I was struck by the following graph that appeared in a comment by John Bongaarts, François Pelletier, and Patrick Gerland in the Lancet last week. The graph compares estimates of HIV mortality made by the WHO in the early 2000s via the Global Burden of Disease Project (GBD), updated estimates GBD estimates from the WHO, UNAIDS, and recent projections put out by the UN.

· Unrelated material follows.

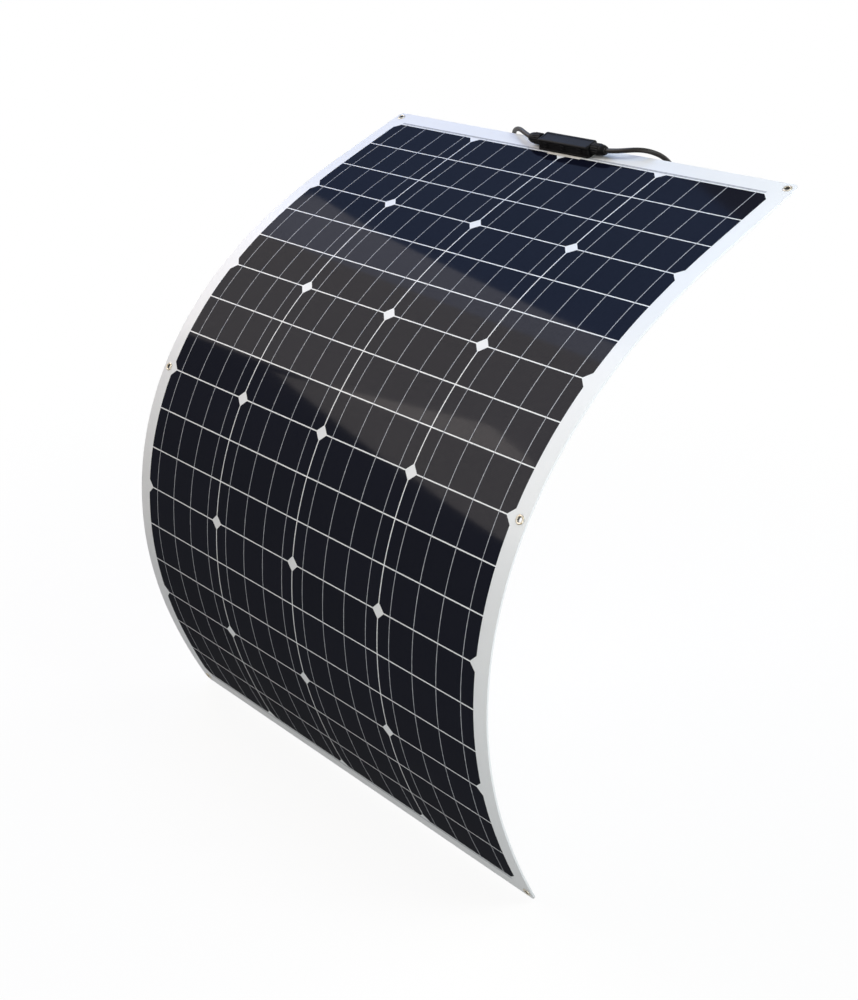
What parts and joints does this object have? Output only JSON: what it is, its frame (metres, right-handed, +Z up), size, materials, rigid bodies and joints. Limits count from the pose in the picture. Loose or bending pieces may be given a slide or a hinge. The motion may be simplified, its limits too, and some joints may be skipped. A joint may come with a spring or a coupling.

By now, I hope most people reading this blog have realized that due to a number of changes, most notably the collection of population based estimates of HIV prevalence have led to significant decreases in the projected levels of HIV mortality globally. That along with updated models explains the difference between earlier HIV mortality estimates – including the earlier GBD estimates – (consistent with the top line in the graph) and the three bottom lines, which generally now incorporate the new prevalence estimates. (Side note: I recently saw a paper from David Canning who has suggested that non-random selection effects in DHS and other population based estimates are likely underestimating true prevalence by a significant amount…more when that paper goes public).

But why do the updated GBD WHO estimates decline so much faster than the recent estimates by the UN? The difference can largely be explained by assumptions about the scale up and impact of HIV treatment programs. The authors of the comment argue that the WHO estimates “can only be achieved by massive scale-up of antiretroviral treatment to lead to near universal access worldwide in 2015-30”. Great progress has been made on this front, true, but how realistic of an assumption is this? In particular in this new economic climate?

Given how widely these estimates are used for global health policy, I am somewhat surprised how optimistic of an assumption the WHO is using – if anything it only weakens their advocacy argument for more funding. But this comment clearly demonstrates that even the best statistics in global health are based on some very powerful – and potentially incorrect – assumptions.